Refinanced mortgage 1098 messing up deduction from original loan

Perhaps these steps will be helpful.

 

In TurboTax Online Deluxe, I was able to enter a home loan on an IRS form 1098 and the second IRS form 1098 for the refinanced loan.  For the refinanced loan, I used the balance of the loan at the time of loan pay-off. 

 

I was given the full mortgage interest deduction and the Home Mortgage Interest Limitation Worksheet did not add the two mortgage balances together.

 

The entries were made at Federal / Deductions & Credits / Mortgage Interest (Form 1098).

 

Entries for the original loan

 

Do any of these uncommon situations, I entered None of these apply.

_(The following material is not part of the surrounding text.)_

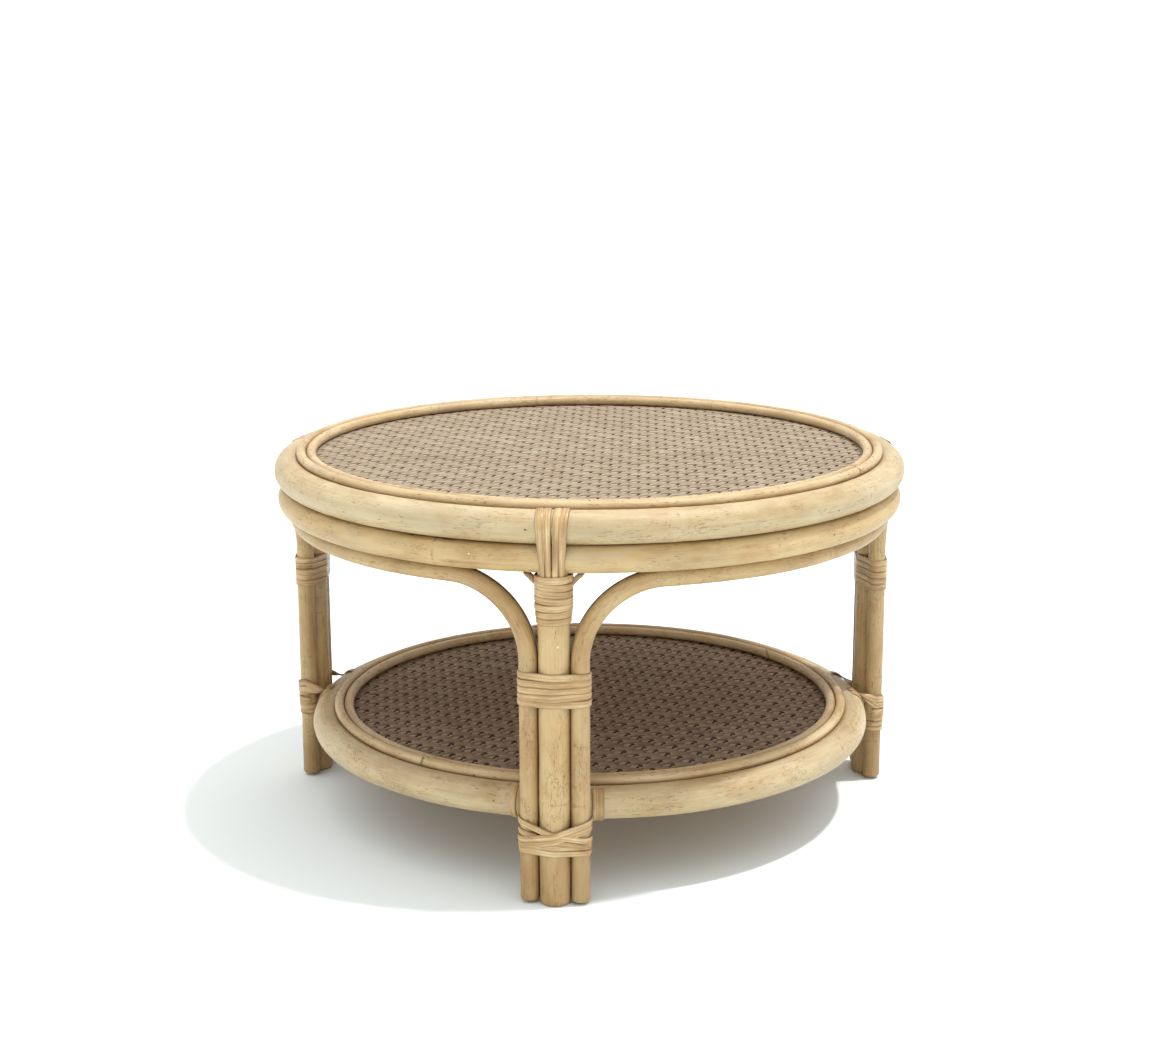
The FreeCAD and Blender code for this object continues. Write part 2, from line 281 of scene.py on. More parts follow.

Did you pay points, I entered I’ve already deducted.

Was this loan paid off or refinanced, I entered Yes.

Is this loan a home equity, I entered No, this is the original loan.

 

Entries for the second loan

 

Do any of these uncommon situations, I entered None of these apply.

Did you pay points, I entered I didn’t pay points.

Was this loan paid off or refinanced, I entered No.

Is this loan a home equity, I entered Yes, this is a loan I’ve refinanced.

So what type of loan is it? I entered A mortgage loan that I’ve refinanced.

Have you ever pulled cash? I entered No.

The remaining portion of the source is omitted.